(DIRECTIONS FOR THIS TASK)
Take the lines from the one bearing "hide_parts(wheel_node)" to the one bearing "crown, zinc_plate, body)", inclusive, and reproduce them exactly; include no other line.
# DATA BLOCK start
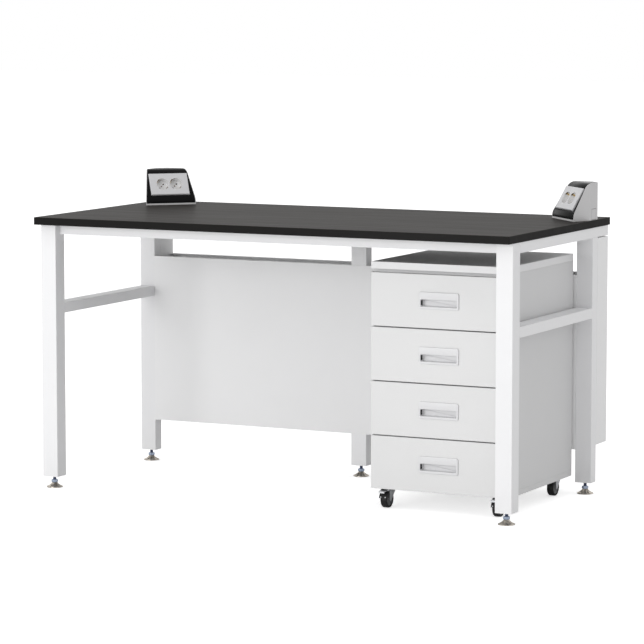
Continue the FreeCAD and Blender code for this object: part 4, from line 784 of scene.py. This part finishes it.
LEVER = [(-8.5, PEDAL_PIN[0] - 0.5, 1.0), (8.5, PEDAL_PIN[0] - 0.5, 1.0),
         (-7.5, PEDAL_PIN[0] - 20.0, 2.0), (7.5, PEDAL_PIN[0] - 20.0, 2.0)]
LIP = rounded_box(18.0, 5.0, 1.2, (0.0, PEDAL_PIN[1] - 3.2))
CAP = [(-7.5, PEDAL_PIN[0] + 0.6, 1.2), (7.5, PEDAL_PIN[0] + 0.6, 1.2),
       (-7.0, PEDAL_PIN[0] - 6.0, 1.2), (7.0, PEDAL_PIN[0] - 6.0, 1.2)]

for end in ("front", "rear"):
    for side in ("left", "right"):
        wheel_node = f"caster_wheel_{end}_{side}"
        low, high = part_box(wheel_node)
        middle = (np.array(low) + np.array(high)) / 2
        body = f"wheel_{end}_{side}"
        tyre = lattice(f"tyre_{end}_{side}", tyre_surface(middle), black_nylon, body,
                       ring=True)
        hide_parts(wheel_node)
        lattice(f"hub_{end}_{side}", hub_surface(middle), hub_plastic, body)

        body = f"fork_{end}_{side}"
        crown = slab_surface(rounded_box(2 * CHEEK_OUT, FORK_HEEL - FORK_NOSE, 2.0,
                                         (0.0, (FORK_HEEL + FORK_NOSE) / 2)),
                             CROWN_LOW, CROWN_HIGH, 0.6, middle, ACROSS, BACK)
        crown = lattice(f"fork_crown_{end}_{side}", crown, zinc_plate, body)
        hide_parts(f"caster_fork_{end}_{side}")
        for sign, hand in ((-1, "a"), (1, "b")):
            inner, outer = sorted((sign * CHEEK_IN, sign * CHEEK_OUT))
            cheek = slab_surface(CHEEK, inner, outer, 0.5, middle, BACK, UP)
            lattice(f"fork_cheek_{end}_{side}_{hand}", cheek, zinc_plate, body)
            inner, outer = sorted((sign * (CHEEK_OUT - RIB_SUNK), sign * (CHEEK_OUT + RIB_RISE)))
            rib = slab_surface(CHEEK_RIB, inner, outer, 0.45, middle, BACK, UP)
            lattice(f"fork_rib_{end}_{side}_{hand}", rib, zinc_plate, body)
            end_of_axle = middle + MM * np.array((sign * CHEEK_OUT, 0, 0))
            bolt = rivet_surface(end_of_axle, (sign, 0, 0), AXLE_HEAD)
            lattice(f"fork_axle_{end}_{side}_{hand}", bolt, zinc_plate, body)
            if end == "rear":
                continue
            inner, outer = sorted((sign * CHEEK_IN, sign * CHEEK_OUT))
            ear = slab_surface(EAR, inner, outer, 0.4, middle, BACK, UP)
            lattice(f"fork_ear_{side}_{hand}", ear, zinc_plate, body)
            slope = np.array((0, -math.cos(RIVET_LIFT), math.sin(RIVET_LIFT)))
            spot = middle + MM * (HOOD_OUT * slope + np.array((sign * RIVET_OUT, 0, 0)))
            rivet = rivet_surface(spot, slope, RIVET_RADIUS)
            lattice(f"hood_rivet_{side}_{hand}", rivet, zinc_painted_highlight, body)
        if end == "front":
            lattice(f"brake_hood_{side}", hood_surface(middle), black_nylon, body)
            lever = slab_surface(LEVER, PEDAL_PIN[1] - LEVER_HALF, PEDAL_PIN[1] + LEVER_HALF, 0.4,
                                 middle, ACROSS, BACK)
            ahead = lever[..., 1] - middle[1] - MM * PEDAL_PIN[0]
            lever[..., 2] += LEVER_SLOPE * np.minimum(ahead, 0)
            lever = lattice(f"brake_lever_{side}", lever, zinc_painted_highlight, f"brake_{side}")
            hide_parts(f"brake_pedal_{side}")
            lip = slab_surface(LIP, LIP_BACK - PEDAL_PIN[0], LIP_FRONT - PEDAL_PIN[0], 0.5,
                               middle, ACROSS, UP)
            lattice(f"brake_lip_{side}", lip, zinc_painted_highlight, f"brake_{side}")
            pin = middle + MM * np.array((-CHEEK_OUT, *PEDAL_PIN))
            length = 2 * CHEEK_OUT
            profile = [(PIN_RADIUS - PIN_CHAMFER, 0.0), (PIN_RADIUS, PIN_CHAMFER),
                       (PIN_RADIUS, length - PIN_CHAMFER), (PIN_RADIUS - PIN_CHAMFER, length)]
            pin = turned_surface(profile, pin, ACROSS, 24)
            lattice(f"brake_pin_{side}", pin, zinc_plate, f"brake_{side}")
            cap = slab_surface(CAP, PEDAL_PIN[1] + CAP_LOW, PEDAL_PIN[1] + CAP_HIGH, 0.8,
                               middle, ACROSS, BACK)
            lattice(f"brake_cap_{side}", cap, black_nylon, f"brake_{side}")

# ---------------------------------------------------------------------------
# Studio: a pale floor under a plain white sky, one broad soft lamp in front and
# to the left, and a long lens.
# ---------------------------------------------------------------------------
scene = bpy.context.scene
scene.view_settings.view_transform = "Standard"

world = bpy.data.worlds.new("studio_sky")
scene.world = world
world.use_nodes = True
sky = world.node_tree
sky.nodes.clear()
SKY_LIGHT = 0.74
path = put(sky, "ShaderNodeLightPath").outputs
seen = maths(sky, "MAXIMUM", path["Is Camera Ray"], path["Is Glossy Ray"])
seen = maths(sky, "MAXIMUM", seen, path["Is Transmission Ray"])
soft = put(sky, "ShaderNodeBackground", {"Color": (1, 1, 1, 1), "Strength": SKY_LIGHT})
white = put(sky, "ShaderNodeBackground", {"Color": (1, 1, 1, 1), "Strength": 1.0})
mix = put(sky, "ShaderNodeMixShader", {0: seen, 1: soft.outputs[0], 2: white.outputs[0]})
put(sky, "ShaderNodeOutputWorld", {"Surface": mix.outputs[0]})

FLOOR_REACH = 30.0
FLOOR_WHITE = (0.93, 0.93, 0.93, 1)
FLOOR_LIFT = 0.6
corners = [(a * FLOOR_REACH, b * FLOOR_REACH, 0) for a, b in ((-1, -1), (1, -1), (1, 1), (-1, 1))]
floor_mesh = bpy.data.meshes.new("floor")
floor_mesh.from_pydata(corners, [], [(0, 1, 2, 3)])
floor = bpy.data.objects.new("floor", floor_mesh)
scene.collection.objects.link(floor)
floor_look = bpy.data.materials.new("floor_white")
floor_look.use_nodes = True
tree = floor_look.node_tree
shader = tree.nodes["Principled BSDF"]
shader.inputs["Base Color"].default_value = FLOOR_WHITE
shader.inputs["Roughness"].default_value = 0.9
shader.inputs["Specular IOR Level"].default_value = 0.0
shader.inputs["Emission Color"].default_value = (1, 1, 1, 1)
path = put(tree, "ShaderNodeLightPath").outputs
tree.links.new(maths(tree, "MULTIPLY", path["Is Camera Ray"], FLOOR_LIFT),
               shader.inputs["Emission Strength"])
floor_mesh.materials.append(floor_look)
floor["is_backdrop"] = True


def lamp(name, place, aim, size, power):
    """Square area lamp at a place, turned to face a point."""
    light = bpy.data.lights.new(name, "AREA")
    light.shape = "SQUARE"
    light.size = size
    light.energy = power
    item = bpy.data.objects.new(name, light)
    scene.collection.objects.link(item)
    item.location = place
    gaze = np.array(aim) - np.array(place)
    across = math.hypot(gaze[0], gaze[1])
    item.rotation_euler = (math.atan2(across, -gaze[2]), 0, math.atan2(-gaze[0], gaze[1]))


lamp("key_lamp", place=(-1.6, -7.5, 1.3), aim=(0, 0, 0.4), size=3.0, power=200.0)

CAMERA_PLACE = (4.15835, -8.40193, 1.54540)
CAMERA_TURN = 0.4596
CAMERA_DIP = 0.1118
CAMERA_LENS, CAMERA_FILM = 180.65, 36.0
eye = bpy.data.cameras.new("camera")
eye.sensor_width = CAMERA_FILM
eye.lens = CAMERA_LENS
eye.clip_end = 100.0
camera = bpy.data.objects.new("camera", eye)
scene.collection.objects.link(camera)
camera.location = CAMERA_PLACE
camera.rotation_euler = (math.pi / 2 - CAMERA_DIP, 0, CAMERA_TURN)
scene.camera = camera

low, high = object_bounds()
# DATA BLOCK end
(TASK OUTPUT)
        hide_parts(wheel_node)
        lattice(f"hub_{end}_{side}", hub_surface(middle), hub_plastic, body)

        body = f"fork_{end}_{side}"
        crown = slab_surface(rounded_box(2 * CHEEK_OUT, FORK_HEEL - FORK_NOSE, 2.0,
                                         (0.0, (FORK_HEEL + FORK_NOSE) / 2)),
                             CROWN_LOW, CROWN_HIGH, 0.6, middle, ACROSS, BACK)
        crown = lattice(f"fork_crown_{end}_{side}", crown, zinc_plate, body)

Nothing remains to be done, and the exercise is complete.